在使用Amazon S3 .NET SDK的SelectObjectContentAsync方法下载大型JSONL格式文件时,有时会出现不希望的换行问题。以下是一个简单的代码示例,展示了如何解决这个问题:
using System;
using System.IO;
using System.Linq;
using System.Text;
using Amazon;
using Amazon.S3;
using Amazon.S3.Model;
public class Program
{
public static async Task Main(string[] args)
{
var accessKey = "YourAccessKey";
var secretKey = "YourSecretKey";
var bucketName = "YourBucketName";
var objectKey = "YourObjectKey";
var s3Config = new AmazonS3Config
{
RegionEndpoint = RegionEndpoint.USEast1, // 设置为正确的区域
ForcePathStyle = true // 如果使用自定义域名,请设置为false
};
using (var s3Client = new AmazonS3Client(accessKey, secretKey, s3Config))
{
var request = new SelectObjectContentRequest
{
BucketName = bucketName,
Key = objectKey,
ExpressionType = ExpressionType.SQL,
Expression = "SELECT * FROM S3Object", // 根据实际情况修改查询语句
InputSerialization = new InputSerialization
{
JSON = new JSONInput
{
Type = JSONType.LINES
}
},
OutputSerialization = new OutputSerialization
{
JSON = new JSONOutput
{
RecordDelimiter = "\n" // 设置为"\n"以避免不希望的换行
}
}
};
var response = await s3Client.SelectObjectContentAsync(request);
using (var responseStream = response.Payload)
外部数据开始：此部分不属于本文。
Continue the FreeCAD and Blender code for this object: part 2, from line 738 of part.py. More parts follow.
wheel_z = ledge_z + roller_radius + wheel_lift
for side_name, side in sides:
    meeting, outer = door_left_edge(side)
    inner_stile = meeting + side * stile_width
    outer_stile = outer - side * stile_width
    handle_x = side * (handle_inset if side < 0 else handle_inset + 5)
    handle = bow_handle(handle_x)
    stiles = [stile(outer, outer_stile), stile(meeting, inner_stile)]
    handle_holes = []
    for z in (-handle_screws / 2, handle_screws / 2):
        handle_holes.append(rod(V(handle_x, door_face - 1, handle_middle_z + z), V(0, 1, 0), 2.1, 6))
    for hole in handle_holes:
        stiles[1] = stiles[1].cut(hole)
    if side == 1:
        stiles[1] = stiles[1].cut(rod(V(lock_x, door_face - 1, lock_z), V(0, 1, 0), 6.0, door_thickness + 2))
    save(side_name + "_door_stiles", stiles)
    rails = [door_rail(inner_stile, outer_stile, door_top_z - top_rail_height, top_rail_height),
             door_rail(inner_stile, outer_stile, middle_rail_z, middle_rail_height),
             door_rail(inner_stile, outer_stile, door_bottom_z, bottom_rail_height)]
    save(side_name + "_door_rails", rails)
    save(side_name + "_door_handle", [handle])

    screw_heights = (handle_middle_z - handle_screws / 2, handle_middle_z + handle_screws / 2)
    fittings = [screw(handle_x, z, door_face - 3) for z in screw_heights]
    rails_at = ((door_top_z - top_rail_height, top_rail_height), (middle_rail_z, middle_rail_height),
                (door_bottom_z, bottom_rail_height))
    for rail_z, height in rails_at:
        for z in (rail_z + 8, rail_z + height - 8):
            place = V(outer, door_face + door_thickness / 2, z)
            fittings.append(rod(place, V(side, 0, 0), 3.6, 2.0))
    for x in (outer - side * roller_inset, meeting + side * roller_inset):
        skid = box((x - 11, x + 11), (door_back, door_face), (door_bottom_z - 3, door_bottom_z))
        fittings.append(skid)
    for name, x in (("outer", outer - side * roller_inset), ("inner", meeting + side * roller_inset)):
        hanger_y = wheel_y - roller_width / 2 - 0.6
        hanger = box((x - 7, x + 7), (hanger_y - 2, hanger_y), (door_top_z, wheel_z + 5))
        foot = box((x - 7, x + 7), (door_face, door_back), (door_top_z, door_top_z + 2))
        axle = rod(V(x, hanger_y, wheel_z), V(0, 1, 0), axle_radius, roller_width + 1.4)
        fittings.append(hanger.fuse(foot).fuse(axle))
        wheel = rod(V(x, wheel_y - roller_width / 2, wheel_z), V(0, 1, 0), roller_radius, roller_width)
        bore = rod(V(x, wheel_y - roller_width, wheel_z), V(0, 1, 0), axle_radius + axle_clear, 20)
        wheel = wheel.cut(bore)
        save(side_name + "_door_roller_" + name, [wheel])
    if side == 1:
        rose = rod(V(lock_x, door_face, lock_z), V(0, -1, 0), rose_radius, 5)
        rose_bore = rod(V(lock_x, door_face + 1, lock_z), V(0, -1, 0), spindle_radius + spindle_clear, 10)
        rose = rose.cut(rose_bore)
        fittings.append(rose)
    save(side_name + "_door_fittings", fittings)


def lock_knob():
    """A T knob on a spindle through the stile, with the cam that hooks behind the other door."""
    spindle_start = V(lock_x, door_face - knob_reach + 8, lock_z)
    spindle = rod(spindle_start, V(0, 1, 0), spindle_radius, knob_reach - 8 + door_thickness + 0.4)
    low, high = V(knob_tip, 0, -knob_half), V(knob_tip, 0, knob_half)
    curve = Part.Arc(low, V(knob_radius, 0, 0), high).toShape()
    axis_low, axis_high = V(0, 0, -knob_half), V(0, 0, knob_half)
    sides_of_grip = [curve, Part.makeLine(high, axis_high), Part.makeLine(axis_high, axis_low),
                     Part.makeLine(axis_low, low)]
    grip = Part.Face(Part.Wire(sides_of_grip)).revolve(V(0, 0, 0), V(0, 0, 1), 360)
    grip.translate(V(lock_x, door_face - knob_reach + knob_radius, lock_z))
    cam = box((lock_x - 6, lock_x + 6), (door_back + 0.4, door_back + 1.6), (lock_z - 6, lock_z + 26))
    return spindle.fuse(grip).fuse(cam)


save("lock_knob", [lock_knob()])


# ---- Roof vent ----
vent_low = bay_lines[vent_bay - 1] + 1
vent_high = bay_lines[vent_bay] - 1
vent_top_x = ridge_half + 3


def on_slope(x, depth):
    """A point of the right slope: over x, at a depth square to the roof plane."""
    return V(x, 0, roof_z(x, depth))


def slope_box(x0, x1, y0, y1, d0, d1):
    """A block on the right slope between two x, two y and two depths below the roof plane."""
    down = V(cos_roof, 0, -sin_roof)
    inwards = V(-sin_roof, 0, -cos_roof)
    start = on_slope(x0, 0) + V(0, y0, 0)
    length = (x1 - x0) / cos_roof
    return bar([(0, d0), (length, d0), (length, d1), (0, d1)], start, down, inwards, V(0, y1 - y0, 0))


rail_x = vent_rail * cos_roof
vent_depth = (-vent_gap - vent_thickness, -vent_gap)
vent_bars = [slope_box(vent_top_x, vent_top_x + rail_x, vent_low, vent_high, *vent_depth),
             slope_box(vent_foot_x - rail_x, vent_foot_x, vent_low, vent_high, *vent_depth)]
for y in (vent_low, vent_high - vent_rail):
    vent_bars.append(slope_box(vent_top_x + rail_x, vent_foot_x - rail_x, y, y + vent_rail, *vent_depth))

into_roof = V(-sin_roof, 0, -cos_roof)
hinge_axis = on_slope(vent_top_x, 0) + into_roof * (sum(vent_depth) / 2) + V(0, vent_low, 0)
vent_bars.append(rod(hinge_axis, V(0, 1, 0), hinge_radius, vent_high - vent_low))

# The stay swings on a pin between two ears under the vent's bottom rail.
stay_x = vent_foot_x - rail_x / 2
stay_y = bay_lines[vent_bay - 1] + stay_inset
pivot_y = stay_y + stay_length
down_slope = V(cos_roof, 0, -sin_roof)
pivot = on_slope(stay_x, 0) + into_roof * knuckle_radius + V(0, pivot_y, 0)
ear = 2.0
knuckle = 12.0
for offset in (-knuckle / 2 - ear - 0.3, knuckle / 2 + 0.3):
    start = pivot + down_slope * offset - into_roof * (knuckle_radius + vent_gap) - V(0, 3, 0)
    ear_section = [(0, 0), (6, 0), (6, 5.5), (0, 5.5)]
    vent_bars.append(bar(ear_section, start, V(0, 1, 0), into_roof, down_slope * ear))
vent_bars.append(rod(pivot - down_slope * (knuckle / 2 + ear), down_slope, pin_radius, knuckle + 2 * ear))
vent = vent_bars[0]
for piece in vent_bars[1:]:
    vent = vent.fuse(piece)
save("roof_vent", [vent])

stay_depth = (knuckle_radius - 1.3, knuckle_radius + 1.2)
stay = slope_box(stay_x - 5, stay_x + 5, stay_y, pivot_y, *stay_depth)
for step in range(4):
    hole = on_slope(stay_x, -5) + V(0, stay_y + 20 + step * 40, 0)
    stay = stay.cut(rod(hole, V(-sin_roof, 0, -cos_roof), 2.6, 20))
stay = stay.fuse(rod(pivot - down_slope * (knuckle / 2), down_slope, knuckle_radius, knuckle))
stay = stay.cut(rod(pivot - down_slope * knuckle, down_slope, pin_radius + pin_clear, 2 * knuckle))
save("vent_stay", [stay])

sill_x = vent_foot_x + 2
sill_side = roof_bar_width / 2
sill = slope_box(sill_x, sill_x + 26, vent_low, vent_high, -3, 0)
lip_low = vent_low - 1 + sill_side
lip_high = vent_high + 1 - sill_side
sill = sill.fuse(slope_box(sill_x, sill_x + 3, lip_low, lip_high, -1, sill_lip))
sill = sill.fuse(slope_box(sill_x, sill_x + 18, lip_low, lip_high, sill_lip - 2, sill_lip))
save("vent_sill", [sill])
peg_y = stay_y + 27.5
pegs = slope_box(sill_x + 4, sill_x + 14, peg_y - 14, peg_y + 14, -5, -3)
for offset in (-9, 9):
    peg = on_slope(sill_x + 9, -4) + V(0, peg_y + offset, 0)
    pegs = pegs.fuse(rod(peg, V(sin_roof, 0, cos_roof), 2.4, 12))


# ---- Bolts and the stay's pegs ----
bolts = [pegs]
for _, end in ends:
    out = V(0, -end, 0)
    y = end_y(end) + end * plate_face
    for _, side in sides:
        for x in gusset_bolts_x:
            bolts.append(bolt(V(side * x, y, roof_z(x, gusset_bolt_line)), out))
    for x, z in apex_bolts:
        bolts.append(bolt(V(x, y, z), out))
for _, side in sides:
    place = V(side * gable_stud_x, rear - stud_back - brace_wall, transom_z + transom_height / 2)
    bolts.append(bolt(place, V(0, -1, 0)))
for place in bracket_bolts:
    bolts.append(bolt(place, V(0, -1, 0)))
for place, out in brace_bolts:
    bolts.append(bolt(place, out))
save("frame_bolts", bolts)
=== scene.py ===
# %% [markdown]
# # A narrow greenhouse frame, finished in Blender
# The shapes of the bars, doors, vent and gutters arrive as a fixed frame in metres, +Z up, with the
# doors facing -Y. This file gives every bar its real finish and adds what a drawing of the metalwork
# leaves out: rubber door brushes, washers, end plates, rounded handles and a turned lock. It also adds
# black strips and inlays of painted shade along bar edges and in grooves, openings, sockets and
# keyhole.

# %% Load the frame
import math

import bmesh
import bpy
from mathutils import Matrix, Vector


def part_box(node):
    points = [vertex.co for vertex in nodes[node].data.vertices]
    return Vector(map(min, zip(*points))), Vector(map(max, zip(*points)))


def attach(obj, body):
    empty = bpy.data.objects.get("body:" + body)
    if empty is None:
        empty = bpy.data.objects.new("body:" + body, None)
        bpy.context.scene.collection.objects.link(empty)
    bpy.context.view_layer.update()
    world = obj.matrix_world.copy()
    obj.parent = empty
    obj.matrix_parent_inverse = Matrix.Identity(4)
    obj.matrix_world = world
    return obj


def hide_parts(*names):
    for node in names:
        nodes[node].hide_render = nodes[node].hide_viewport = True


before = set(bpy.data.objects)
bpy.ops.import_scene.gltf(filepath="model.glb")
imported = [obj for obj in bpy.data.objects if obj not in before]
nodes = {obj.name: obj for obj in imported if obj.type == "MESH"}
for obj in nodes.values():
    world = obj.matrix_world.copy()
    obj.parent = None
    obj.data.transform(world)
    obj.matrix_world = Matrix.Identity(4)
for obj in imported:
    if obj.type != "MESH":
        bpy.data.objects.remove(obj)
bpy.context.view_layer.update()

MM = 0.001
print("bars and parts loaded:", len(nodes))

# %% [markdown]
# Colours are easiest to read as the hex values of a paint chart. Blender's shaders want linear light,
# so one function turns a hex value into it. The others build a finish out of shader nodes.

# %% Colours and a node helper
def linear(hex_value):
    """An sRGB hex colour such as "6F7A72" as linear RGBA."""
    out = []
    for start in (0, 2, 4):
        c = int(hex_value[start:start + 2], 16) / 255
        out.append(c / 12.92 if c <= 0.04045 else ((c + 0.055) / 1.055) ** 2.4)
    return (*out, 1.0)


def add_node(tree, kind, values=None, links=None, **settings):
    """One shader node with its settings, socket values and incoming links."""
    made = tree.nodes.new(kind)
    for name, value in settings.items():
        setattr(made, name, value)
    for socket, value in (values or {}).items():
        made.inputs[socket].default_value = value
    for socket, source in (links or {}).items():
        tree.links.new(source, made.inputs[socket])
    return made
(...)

using (var reader = new StreamReader(responseStream))
{
string line;
while ((line = await reader.ReadLineAsync()) != null)
{
// 处理每一行数据
Console.WriteLine(line);
}
}
}
}
}
上述代码中,我们首先创建了AmazonS3Client对象,并设置了正确的访问密钥、存储桶名称和对象键值。然后,我们创建了一个SelectObjectContentRequest对象,并设置了正确的区域和查询表达式。接下来,我们设置了输入和输出的序列化格式,其中输入格式被设置为JSON类型为LINES,输出格式被设置为JSON类型,并将RecordDelimiter属性设置为"\n",以避免不希望的换行。最后,我们通过调用s3Client.SelectObjectContentAsync方法来执行查询,并使用StreamReader逐行读取响应数据。